COPENHAGEN: A restaurant serving dishes made from food about to be thrown away by supermarkets and other companies opened its doors in Copenhagen Tuesday.
“We had all worked in kitchens or supermarkets and seen how much food was thrown away, and we wanted to do something about it,” said Sophie Sales, a co-founder of “Rub og Stub,” which translates as “lock, stock, and barrel.”
Unlike Denmark’s active community of “freegans,” people who eat discarded edible food, Rub og Stub won’t go rummaging through trash to find its ingredients. Instead, they’re trying to get to the food before grocery stores and other retailers throw it out.
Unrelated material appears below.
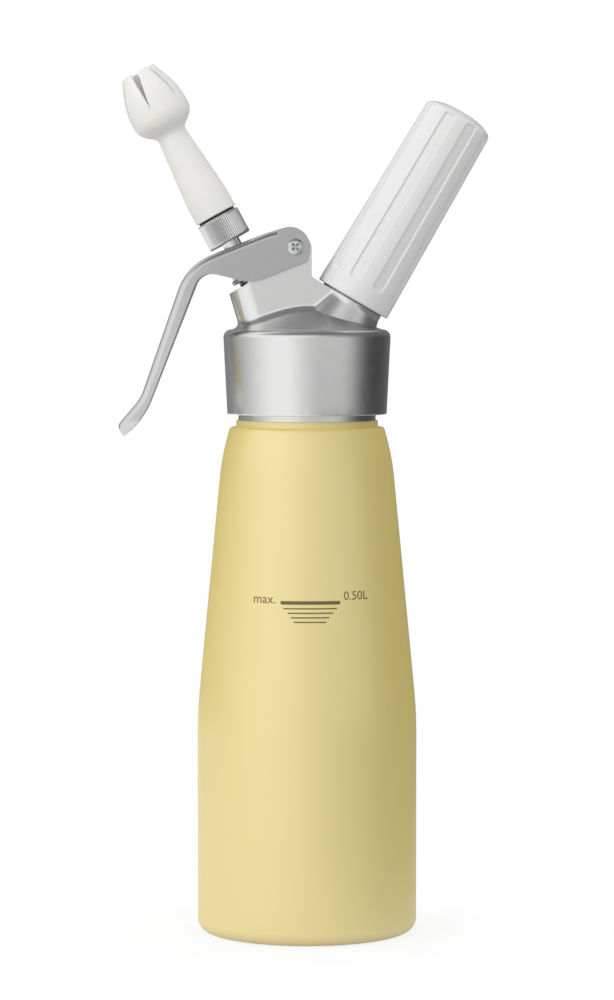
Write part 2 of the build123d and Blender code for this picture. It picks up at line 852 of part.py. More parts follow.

The central Copenhagen restaurant is run by volunteers and will give all profits to three charities in Sierra Leone.
So far, major donations have come from two supermarket chains owned by Denmark’s biggest grocery retailer, Coop Danmark.
“It’s been everything from lamb chops and duck breast, to big bags of grapes and dairy products,” Sales said.
Most products are given because they’re nearing their expiry date, food which “wouldn’t be worth putting on the shelves since they could only keep it there for two or three days.”
Because of its sourcing methods, the menu changes every day.
It was serving meat patties known as “frikadeller” with red cabbage Tuesday. The menu also included a vegetarian version of the traditional Danish dish, a pasta salad, and apple muffins with marzipan and nougat ice cream.